* REQUIRED TASK: Among the entries that follow, the required portion opens with the line containing "before = set(bpy.data.objects)" and closes with the line containing "obj.data.transform(world)". Give that portion again exactly, and nothing else.

* RECORDS FOR THIS EXERCISE:
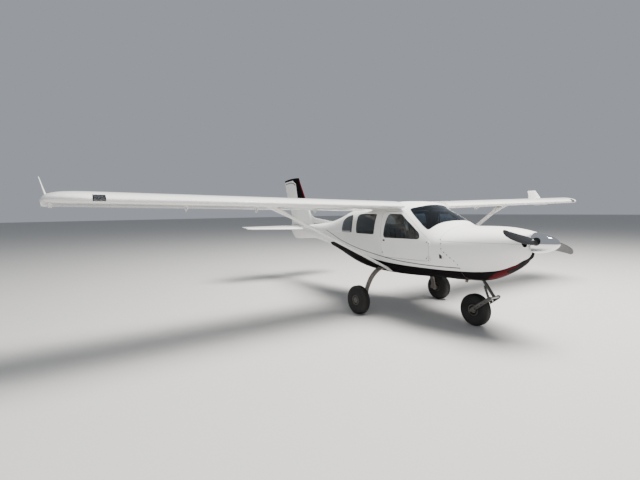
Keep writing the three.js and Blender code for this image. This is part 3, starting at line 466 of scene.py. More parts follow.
def livery_group():
    """The fuselage's colours: white, the black band, the red wedge and the thin stripe."""
    group, _, result = new_group("fuselage_paint_scheme", {}, SCHEME_OUTPUTS)
    _, (x, y, z) = own_place(group)
    stripe_away = math_node(group, "ABSOLUTE", math_node(group, "SUBTRACT", z, curve_node(group, x, STRIPE)))
    on_stripe = below(group, stripe_away, STRIPE_HALF)
    rear, front = STRIPE_REACH
    stripe_reach = both(group, below(group, x, front), below(group, rear, x))
    on_stripe = both(group, on_stripe, stripe_reach)
    in_band = below(group, z, curve_node(group, x, BAND_TOP))
    reach = math_node(group, "MULTIPLY_ADD", x, -CHIN_TAPER, CHIN_HALF + CHIN_TAPER * CHIN_FROM)
    on_chin = below(group, math_node(group, "ABSOLUTE", y), reach)
    on_chin = both(group, on_chin, below(group, CHIN_FROM, x), below(group, z, CHIN_CEILING))
    in_band = math_node(group, "MAXIMUM", in_band, on_chin)
    under_wedge_top = below(group, z, curve_node(group, x, WEDGE_TOP))
    over_wedge_bottom = below(group, curve_node(group, x, WEDGE_BOTTOM), z)
    in_wedge = both(group, under_wedge_top, over_wedge_bottom)
    colour = mixed_colour(group, on_stripe, WHITE, STRIPE_GREY)
    colour = mixed_colour(group, in_band, colour, BLACK)
    colour = mixed_colour(group, in_wedge, colour, DARK_RED)
    fed(group, result, Color=colour, Coat=math_node(group, "MULTIPLY_ADD", in_band, DARK_COAT - COAT, COAT))
    return group


LIVERY = livery_group()
point_total = sum(len(line) for line in (BAND_TOP, STRIPE, WEDGE_TOP, WEDGE_BOTTOM))
print("Band, stripe and wedge drawn from", point_total, "points")

# %% [markdown]
# The fin has a black cap, and a black band with a red front edge that follows the leading edge down and
# runs out in a point. On the rudder a thin dark line repeats the cap's lower edge. Straight edges in the
# side view are enough here, so each one is a line through two points.

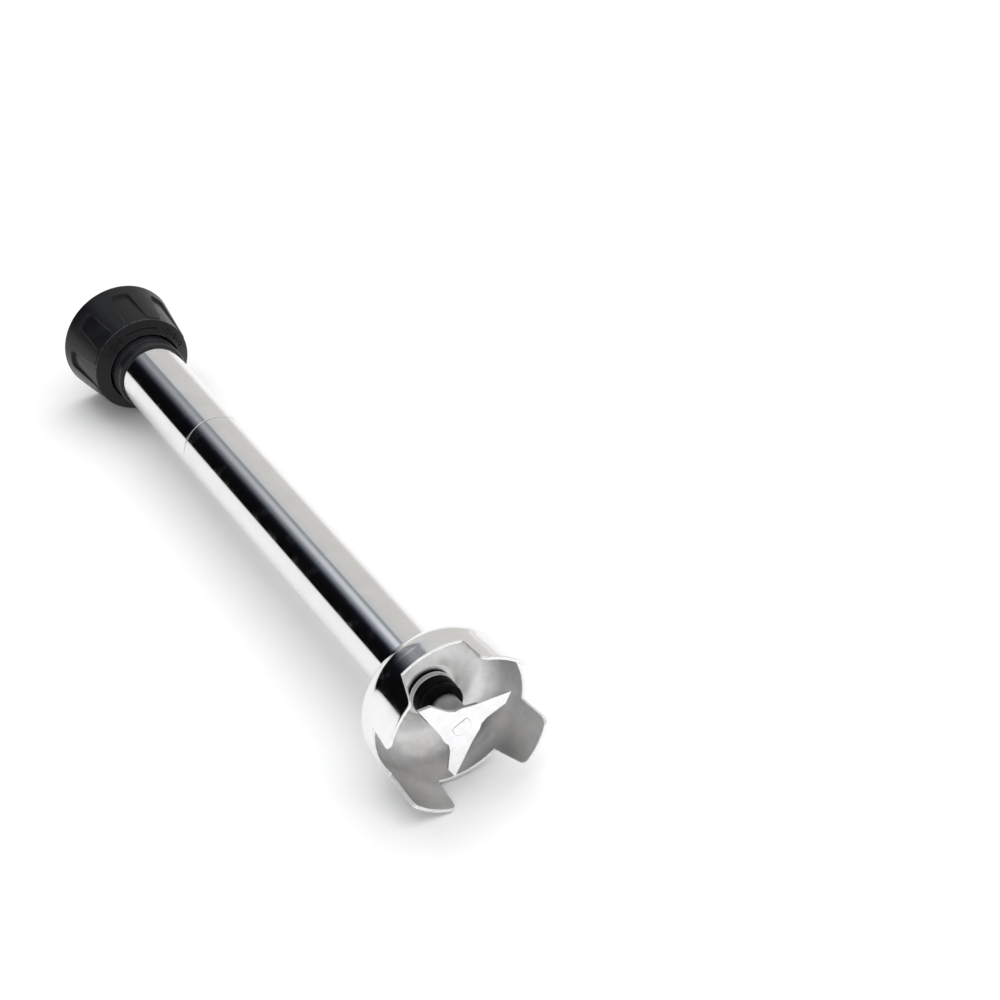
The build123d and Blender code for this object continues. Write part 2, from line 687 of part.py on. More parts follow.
# Black boss that closes the housing and guides the shaft
with BuildPart() as seal_boss:
    with BuildSketch(Plane.XY) as boss_profile:
        with BuildLine():
            Polyline(
                (BOSS_X[0], SHAFT_R + FIT_GAP),
                (BOSS_X[0], BOSS_R),
                (BOSS_GROOVE_X[0], BOSS_R),
                (BOSS_GROOVE_X[0], BOSS_R - BOSS_GROOVE_DEPTH),
                (BOSS_GROOVE_X[1], BOSS_R - BOSS_GROOVE_DEPTH),
                (BOSS_GROOVE_X[1], BOSS_R),
                (BOSS_STEP_X[0], BOSS_R),
                (BOSS_STEP_X[1], BOSS_NECK_R),
                (BAND_X[1] + FIT_GAP, BOSS_NECK_R),
                (BAND_X[1] + FIT_GAP, BOSS_END_R),
                (BOSS_X[1] - BOSS_ROUND[0], BOSS_END_R),
            )
            ThreePointArc(
                (BOSS_X[1] - BOSS_ROUND[0], BOSS_END_R),
                (BOSS_X[1] - BOSS_ROUND[1], BOSS_END_R - BOSS_ROUND[1]),
                (BOSS_X[1], BOSS_END_R - BOSS_ROUND[2]),
            )
            Polyline(
                (BOSS_X[1], BOSS_END_R - BOSS_ROUND[2]),
                (BOSS_X[1], SHAFT_R + FIT_GAP),
                (BOSS_X[0], SHAFT_R + FIT_GAP),
            )
        make_face()
    revolve(axis=Axis.X)
save(seal_boss, "seal_boss")

# Steel band on the boss's neck, just in front of the bell's floor
with BuildPart() as boss_band:
    with BuildSketch(Plane.XY):
        band(*BAND_X, BOSS_NECK_R + FIT_GAP, BAND_R)
    revolve(axis=Axis.X)
save(boss_band, "boss_band")

# O-ring between the boss and the housing
with BuildPart() as boss_o_ring:
    with BuildSketch(Plane.XY):
        with Locations((sum(BOSS_GROOVE_X) / 2, BOSS_R - BOSS_GROOVE_DEPTH + SIDE_GAP + BOSS_RING_R)):
            Circle(BOSS_RING_R)
    revolve(axis=Axis.X)
save(boss_o_ring, "boss_o_ring")

# ---------------------------------------------------------------- rotor

blade_back_x = BLADE_X - BLADE_THICKNESS

# Long drive shaft: circlip grooves, a pin hole, and a D-shaped end through the blade
with BuildPart() as drive_shaft:
    with BuildSketch(Plane.XY):
        band(SHAFT_START_X, SHAFT_END_X, 0, SHAFT_R - SHAFT_SEAT_GAP)
    revolve(axis=Axis.X)
    for bearing_x in (UPPER_BEARING_X, LOWER_BEARING_X):
        for groove_x in (bearing_x - CIRCLIP_GROOVE, bearing_x + BEARING_WIDTH):
            with BuildSketch(Plane.XY):
                band(groove_x, groove_x + CIRCLIP_GROOVE, SHAFT_GROOVE_R, SHAFT_R + JOIN)
            revolve(axis=Axis.X, mode=Mode.SUBTRACT)
    with BuildSketch(Plane.XY):
        with Locations((COUPLING_PIN_X, 0)):
            Circle(COUPLING_PIN_R + SHAFT_SEAT_GAP)
    extrude(amount=SHAFT_R + JOIN, both=True, mode=Mode.SUBTRACT)
    with BuildSketch(axis_plane(blade_back_x, SHAFT_FLAT_DEG)):
        with Locations((SHAFT_FLAT + SHAFT_R, 0)):
            Rectangle(2 * SHAFT_R, 3 * SHAFT_R)
    extrude(amount=2 * BLADE_THICKNESS, mode=Mode.SUBTRACT)
save(drive_shaft, "drive_shaft")

# Drive coupling with a hexagon socket for the motor unit's dog
with BuildPart() as drive_coupling:
    with BuildSketch(Plane.XY) as coupling_profile:
        band(COUPLING_X[0], COUPLING_X[1], 0, COUPLING_R)
        chamfer(coupling_profile.vertices().group_by(Axis.Y)[-1], COUPLING_CHAMFER)
    revolve(axis=Axis.X)
    with BuildSketch(axis_plane(COUPLING_X[0])):
        RegularPolygon(COUPLING_HEX, 6, major_radius=False)
    extrude(amount=COUPLING_HEX_DEPTH, mode=Mode.SUBTRACT)
    with BuildSketch(axis_plane(SHAFT_START_X - FIT_GAP)):
        Circle(SHAFT_R)
    extrude(amount=COUPLING_X[1] - SHAFT_START_X + FIT_GAP, mode=Mode.SUBTRACT)
    with BuildSketch(Plane.XY):
        with Locations((COUPLING_PIN_X, 0)):
            Circle(COUPLING_PIN_R + SHAFT_SEAT_GAP)
    extrude(amount=COUPLING_R + JOIN, both=True, mode=Mode.SUBTRACT)
save(drive_coupling, "drive_coupling")

# Cross pin through the coupling and the shaft
with BuildPart() as coupling_pin:
    with BuildSketch(Plane.XY):
        with Locations((COUPLING_PIN_X, 0)):
            Circle(COUPLING_PIN_R)
    extrude(amount=COUPLING_PIN_LENGTH / 2, both=True)
    chamfer(coupling_pin.edges().filter_by(GeomType.CIRCLE), PIN_CHAMFER)
save(coupling_pin, "coupling_pin")

# Hub between the boss and the blade
with BuildPart() as blade_hub:
    with BuildSketch(Plane.XY) as hub_profile:
        band(HUB_START_X, blade_back_x, SHAFT_R, HUB_R)
        chamfer(hub_profile.vertices().group_by(Axis.Y)[-1], HUB_CHAMFER)
    revolve(axis=Axis.X)
save(blade_hub, "blade_hub")

# Flat blade: each arm runs to a point, ground along its long edge
with BuildPart() as blade:
    for index in range(BLADE_ARMS):
        with BuildSketch(axis_plane(blade_back_x, BLADE_TIP_DEG + index * 360 / BLADE_ARMS)):
            with BuildLine():
                Polyline((0, 0), ARM_ROOT, ARM_GRIND_END, ARM_TIP, ARM_TIP_CUT, ARM_SIDE)
                ThreePointArc(ARM_SIDE, ARM_HOLLOW, ARM_VALLEY)
                Polyline(ARM_VALLEY, Vector(ARM_ROOT).rotate(Axis.Z, -360 / BLADE_ARMS), (0, 0))
            make_face()
        extrude(amount=BLADE_THICKNESS)
    with BuildSketch(axis_plane(blade_back_x, SHAFT_FLAT_DEG)):
        Circle(SHAFT_R)
        with Locations((SHAFT_FLAT + SHAFT_R + SHAFT_SEAT_GAP, 0)):
            Rectangle(2 * SHAFT_R, 3 * SHAFT_R, mode=Mode.SUBTRACT)
    extrude(amount=BLADE_THICKNESS, mode=Mode.SUBTRACT)
save(blade, "blade")
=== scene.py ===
"""Visual model of the blending shaft of a commercial stick blender, on a pale studio floor.

The shaft's axis is the X axis, with the blade at the +X end and +Z up. Angles round the axis start at +Y
and run towards +Z. Sizes in the classes are millimetres, and every mesh is written in metres.
"""
import logging
import math
from dataclasses import dataclass, field, replace
from enum import Enum
from typing import Callable, Optional, Sequence

import bpy
import numpy as np
from mathutils import Matrix, Vector


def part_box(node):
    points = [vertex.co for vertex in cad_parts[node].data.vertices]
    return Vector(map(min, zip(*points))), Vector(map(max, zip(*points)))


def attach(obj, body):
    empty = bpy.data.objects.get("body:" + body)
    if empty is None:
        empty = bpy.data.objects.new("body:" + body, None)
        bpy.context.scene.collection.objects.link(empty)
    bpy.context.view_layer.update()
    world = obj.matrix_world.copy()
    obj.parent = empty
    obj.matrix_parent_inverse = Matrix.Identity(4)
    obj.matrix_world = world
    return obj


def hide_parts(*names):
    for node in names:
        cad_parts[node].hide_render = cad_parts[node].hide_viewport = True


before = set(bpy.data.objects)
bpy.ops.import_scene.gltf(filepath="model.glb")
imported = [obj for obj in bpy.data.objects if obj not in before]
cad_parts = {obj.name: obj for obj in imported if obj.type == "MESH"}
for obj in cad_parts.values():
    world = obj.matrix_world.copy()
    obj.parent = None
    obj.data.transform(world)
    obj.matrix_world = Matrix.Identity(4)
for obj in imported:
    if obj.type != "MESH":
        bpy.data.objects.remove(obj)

LOG = logging.getLogger("shaft")
MM = 0.001
ENGRAVED = "engraved"
# Near-black painted shade that darkens the hollows of the engraved strokes.
ENGRAVED_SHADE_COLOUR = (0.0005, 0.0005, 0.0005)
Point = tuple[float, float]
Colour = tuple[float, float, float]
Limit = Callable[[np.ndarray, np.ndarray], np.ndarray]
Socket = bpy.types.NodeSocket


class Body(Enum):
    """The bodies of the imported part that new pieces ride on."""

    FRAME = "shaft_frame"
    COLLAR = "locking_collar"
    ROTOR = "rotor"


# ------------------------------------------------------------------ mesh tools


def span(node: str) -> tuple[float, float]:
    """Start and end of a CAD node along the axis, in millimetres."""
    low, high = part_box(node)
    return low.x / MM, high.x / MM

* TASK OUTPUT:
before = set(bpy.data.objects)
bpy.ops.import_scene.gltf(filepath="model.glb")
imported = [obj for obj in bpy.data.objects if obj not in before]
cad_parts = {obj.name: obj for obj in imported if obj.type == "MESH"}
for obj in cad_parts.values():
    world = obj.matrix_world.copy()
    obj.parent = None
    obj.data.transform(world)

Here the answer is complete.